Anomaly

dictionary with letter A

Anomaly: (n) something that deviates from the normal, standard or expected

I liked music.

At eighteen years of age, I’m not so sure that I was totally devoted to a career in the field or whether there was a bit of laziness tied into the equation, because playing piano sounded easier than punching a time-clock. (After all, we get ourselves in the most trouble when we try to purify our motives instead of accepting them a trifle sullied.)

One afternoon during that eighteenth year, I took my girlfriend, who was soon to become my wife, into a back room of a loan company owned by my parents and sat down at a piano which had been given to our family, but because we had no room in our house, ended up stuck in the back corner of this lending institution.

I had never written a song before.

As a teenager, I sang in choir, a quartet and for nursing homes, pretending like it was a big gig at Madison Square Garden.

Yet on this day, I suddenly got this urge to compose. It was not stimulated by a professor at a college asking for an assignment, nor was it motivated by my ancestors, wishing that I would abandon all normal courses of occupation and pursue a musical path.

It was truly an anomaly.

  • It was contrary to what everybody wanted me to do.
  • It was an open, seething contradiction to my cultural training.
  • I sat down at that piano, and in the course of the next ninety-four minutes, wrote two original songs. I didn’t know if they were good and certainly was not confident they were great.

But something came out of me that wasn’t a conditioned response or a well-studied answer for a final exam.

It was mine.

Whether it was good or bland, it came from me. It excited me. It encouraged me to muster the perseverance to survive the critique of my society and even overcome my own fits of lethargy to pursue it.

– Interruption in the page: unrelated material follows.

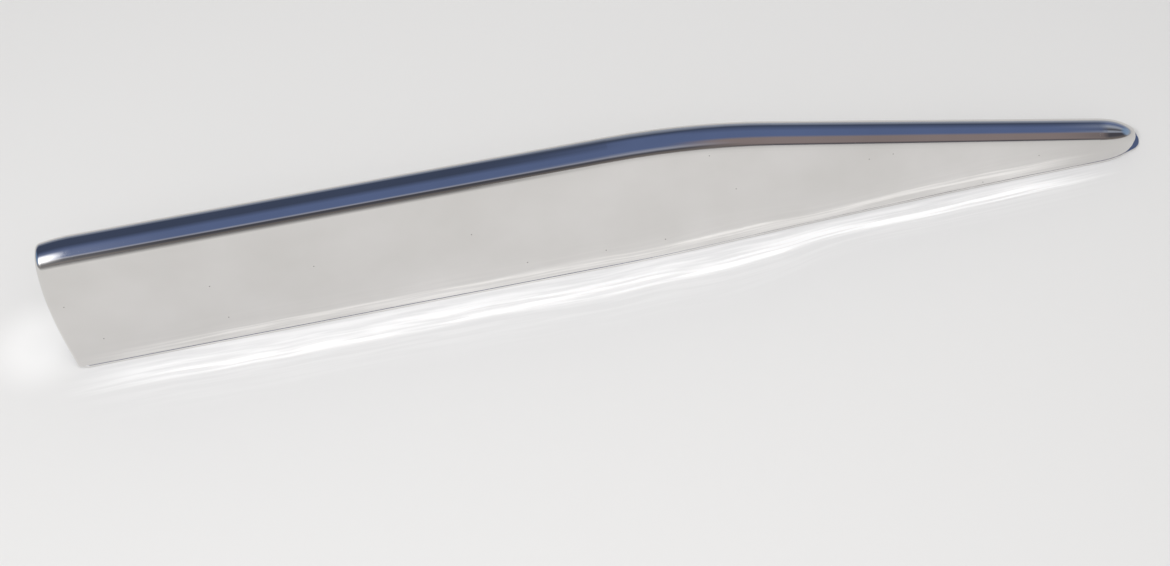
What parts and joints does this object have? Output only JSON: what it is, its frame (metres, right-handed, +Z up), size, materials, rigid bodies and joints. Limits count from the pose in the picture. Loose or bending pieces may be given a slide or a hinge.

It still excites me today.

Hundreds of songs later, I still feel as thrilled when pen goes to paper, words appear and musical notes cuddle up next to them.

No one in my family ever took the course of action which I chased, beginning with that afternoon in the back room behind that piano.

But it is the selection of that odyssey that has made me who I am.

There are two things you have to remember about an anomaly:

  1. It is never immediately accepted.
  2. It always takes more work than you expected.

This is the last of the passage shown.